French go to parliamentary polls

17 Jun, 2007 00:35 / Updated 17 years ago

The polls are open in France for the final round in the country's parliamentary election. President Nicolas Sarkozy hopes to win a strong majority to support his plans for reforms, including increasing the country's value added tax.

The elections’ outcome is crucial for President Sarcozy, since he needs as many parliamentarians as possible to support for his plans to implement a series of reforms aimed at boosting the French economy. And unlike his predecessors, Mr Sarkozy is determined to be a ’president who governs’ and urges the nation to give him a powerful majority in Parliament. One of these reforms is to increase the Value Added Tax to fund a reduction in the employers’ social security contributions.
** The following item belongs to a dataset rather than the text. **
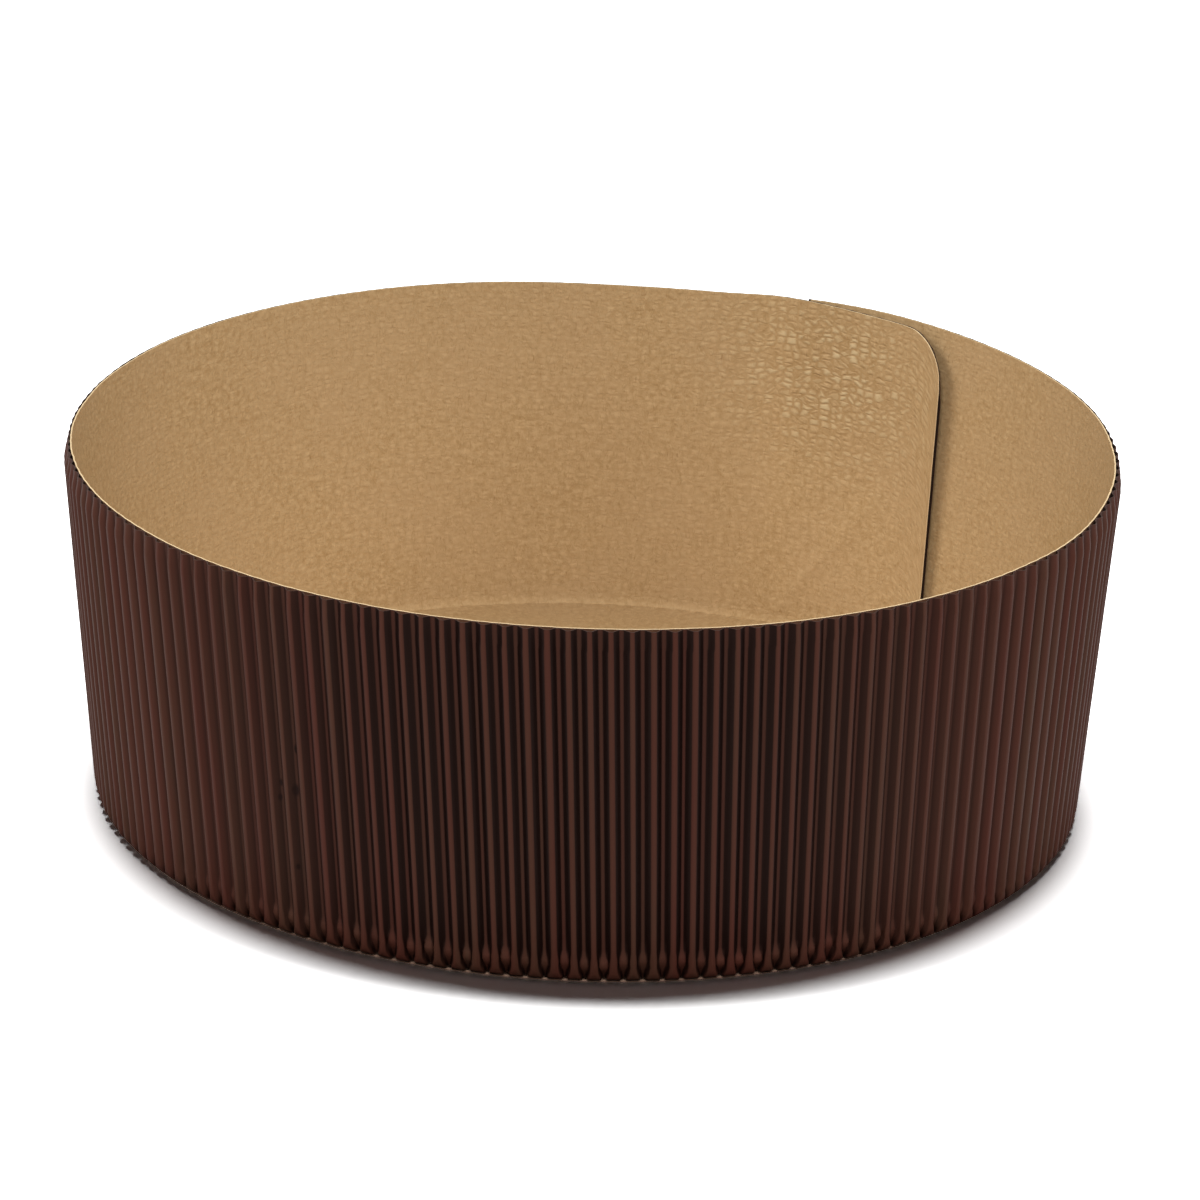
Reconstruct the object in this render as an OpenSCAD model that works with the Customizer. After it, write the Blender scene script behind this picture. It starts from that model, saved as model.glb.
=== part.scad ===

President Sarkozy says it will curb jobs from moving abroad, while the opposition claims it will only hit the poor and will be just another tax break for the rich. The French conservative paper Le Figaro expects Sarcozy’s Union for a Popular Movement to receive as many as 400 seats in the National Assembly. And the Ipsos/Deli opinion poll has projected the UMP and its centre-right associates would win from 380 to 420 seats. The same poll also suggests the Socialists would raise their representation from 149 in the outgoing parliament to as many as 195 seats – after they criticized Sarkozy's plans to raise VAT. Sunday's voting lasts from eight in the morning until eight in the evening, the time when the first results will be projected on French Television.